On Mon, May 3, 2010 at 3:36 PM, Lars Ellenberg
<[email protected]> wrote:
> On Mon, May 03, 2010 at 02:42:00PM -0400, Sam Tran wrote:
>> Hi Lars,
>>
>> Here is the content of the single state file for the LDAPS TCP connection:
>>
>> [...@info-ldap-015 ~]# cat /tmp/tickle/192.168.8.171
>> 192.168.8.171:636        192.168.240.178:32913
>>
>> I tried to run the tickle_tcp manually:
>>
>> [...@info-ldap-015 ~]# cat /tmp/tickle/192.168.8.171 |
>> /usr/lib64/heartbeat/tickle_tcp -n 3
>>
>> It did send three packets to the LDAP slave.

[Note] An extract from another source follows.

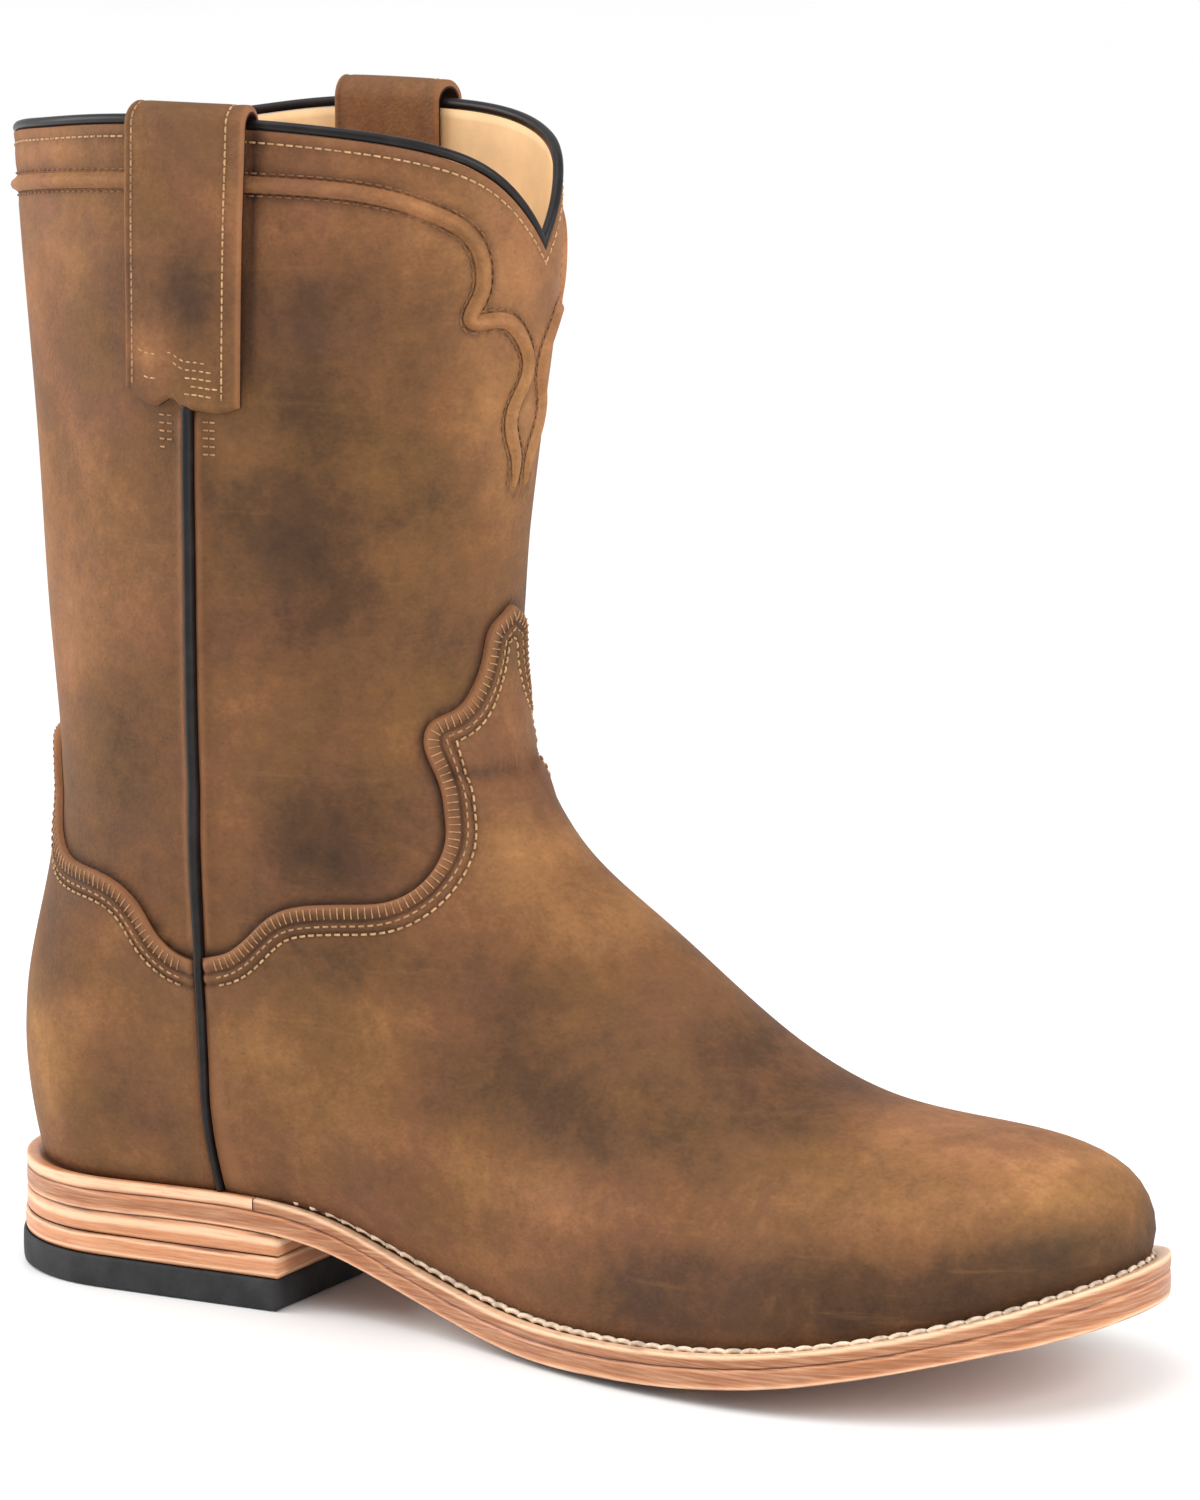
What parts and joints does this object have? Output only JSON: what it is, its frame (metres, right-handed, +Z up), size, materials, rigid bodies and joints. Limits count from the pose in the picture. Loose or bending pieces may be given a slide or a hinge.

But it didn't break the
>> existing TCP connection between the VIP and the slave.
>
> It is not supposed to do that.
> By sending an invalid ACK, it is supposed to tickle the TCP stack of the
> client into sending a valid ack to the now failed over IP, which then is
> supposed to trigger a valid RST from the new server, because it does not
> know anything about that connection.
>
> As long as the endpoint is still there, the tcp session is supposed to
> be robust against such "attacks".
>
> The point of this "attack" is that the endpoint _changed_, and thus the
> tcp session is no longer valid, even though the client has not noticed
> that yet.
> The trick is to talk the client into sending _anything_ at all, so a
> suitable RST can be send to cause the client to notice, and reconnect.

Thanks for the reminder.


>
>> I have attached
>> the output of the packet capture in text format.
>>
>> Thanks,
>> Sam
>
>> No.     Time        Source                Destination           Protocol Info
>>       1 0.000000    192.168.8.171          192.168.240.178        TCP      
>> [TCP Window Update] ldaps > 32913 [ACK] Seq=1 Ack=1 Win=1234 Len=0
>
> Right. So tickle acks are send out.
> All is well ;-)

Well it didn't seem to send anything when using crm.
I manually triggered this by running the command on the shell.

>
> If some firewall in between filters out the tickle acks as invalid
> packets, well, the client is not tricked into sending anything, and
> thus needs to notice all by itself.
>

I will look into the firewall configuration between the two hosts.
Thanks, Lars for your valuable input.